Collet dies, bushing dies (Redding, RCBS, maybe Hornady) and Wilson hand dies are different since they support the case neck and should produce little runout, but I didn't want to or need to spend more $$ when my FL (8mm) die was producing almost the same result via partial FL sizing in a standard chamber. To reitierate, I'm not advancing any theory, just trying to (a) avoid the investment in additional equipment and (b) trying to get my rifles (milsurp & production) to perform better, or if you prefer, as accurately as possible.

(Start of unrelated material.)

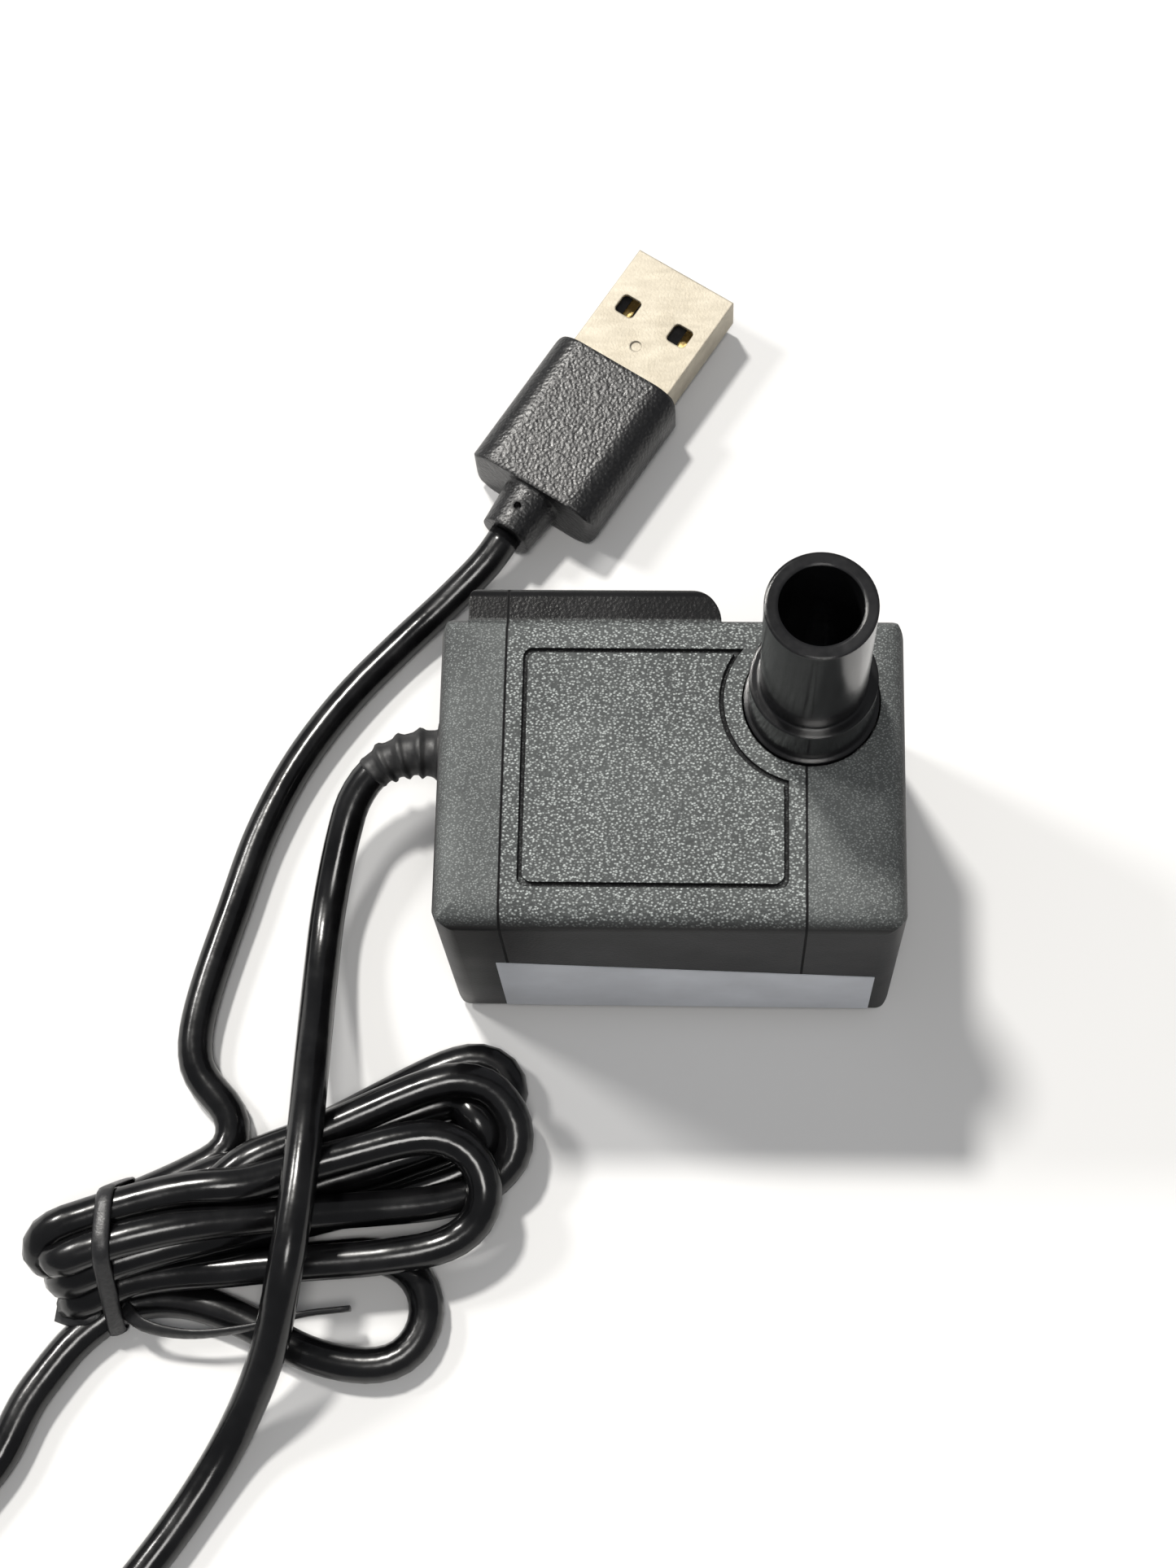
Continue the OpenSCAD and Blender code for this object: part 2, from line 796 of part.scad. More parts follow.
main_housing();
rear_cover();
intake_cover();
volute_casing();
chamber_seal();
rear_bush();
front_bush();
rotor_shaft();
thrust_washers();
rotor_magnet();
rotor_carrier();
impeller();
stator_core();
coil_bobbin();
coil_winding();
coil_leads();
circuit_board();
board_parts();
potting();
data_label();
cord_gland();
cord_pump_side();
cord_hank();
cord_tie();
cord_plug_side();
plug_overmold();
plug_shell();
plug_insulator();
plug_contacts();
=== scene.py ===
import math
import bmesh
import bpy
import numpy as np
from mathutils import Matrix, Quaternion, Vector


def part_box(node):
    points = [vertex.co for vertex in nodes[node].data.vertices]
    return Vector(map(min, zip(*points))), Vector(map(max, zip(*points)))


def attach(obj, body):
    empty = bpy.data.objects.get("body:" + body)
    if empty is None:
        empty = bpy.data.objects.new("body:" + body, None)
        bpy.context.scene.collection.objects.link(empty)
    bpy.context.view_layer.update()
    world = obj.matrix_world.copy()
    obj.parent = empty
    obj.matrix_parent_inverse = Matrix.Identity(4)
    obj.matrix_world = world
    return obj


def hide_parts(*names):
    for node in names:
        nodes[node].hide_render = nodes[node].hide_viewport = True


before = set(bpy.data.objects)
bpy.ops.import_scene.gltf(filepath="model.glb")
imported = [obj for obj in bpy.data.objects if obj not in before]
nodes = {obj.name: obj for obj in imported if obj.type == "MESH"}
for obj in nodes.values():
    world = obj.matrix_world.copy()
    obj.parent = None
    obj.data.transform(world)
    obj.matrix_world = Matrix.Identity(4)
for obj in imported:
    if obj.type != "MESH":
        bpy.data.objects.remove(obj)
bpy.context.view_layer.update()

MM = 0.001
scene = bpy.context.scene
ROOT = "pump_body"


# ---------------------------------------------------------------- camera

CAMERA_PLACE = Vector((3.7, -82.0, 267.7)) * MM
CAMERA_TARGET = Vector((-8.2, 2.1, 16.0)) * MM
CAMERA_ROLL = math.radians(7.2)
CAMERA_LENS = 62.8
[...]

One more point, but on a different subject, i.e., "when" to do things. After reading Ric Bowman's article in the current Fouling Shot (#189), and having a bunch of once-fired LC '67 brass to prepare for my .30-06, I tried turning the bases to true them so that they were flat (I hope) against the bolt face. If you have a Wilson or C- H trimmer, which is a clone of the Wilson, this is easy to do, and perhaps overdo if you don't pay attention. This may be something to consider when you're seeking the last bit of accuracy from your rifle and don't have match brass available.

Char-Gar
11-11-2007, 09:34 PM
Maven... I am sorry if my use of the word "theory" was offensive to you. I didn't intend it to be. I am reluctant to label any persons experience as fact, because a little time on this board will reveal lots of folks whose experiences are at variance with the experience of others. All I am willing to state about my experience is that it is my experience. I have had my experience shoved back down my throat too many times to stick my neck out and call it fact. I tend to play it on the safe side and label the opinions and conclusions based on my experience as theory.

Again.... I didn't mean to diminsh your experience and your opinion by the word theory. Sorry..

Maven
11-12-2007, 12:25 PM
Chargar, No offense taken as I hate to generalize from personal experience too.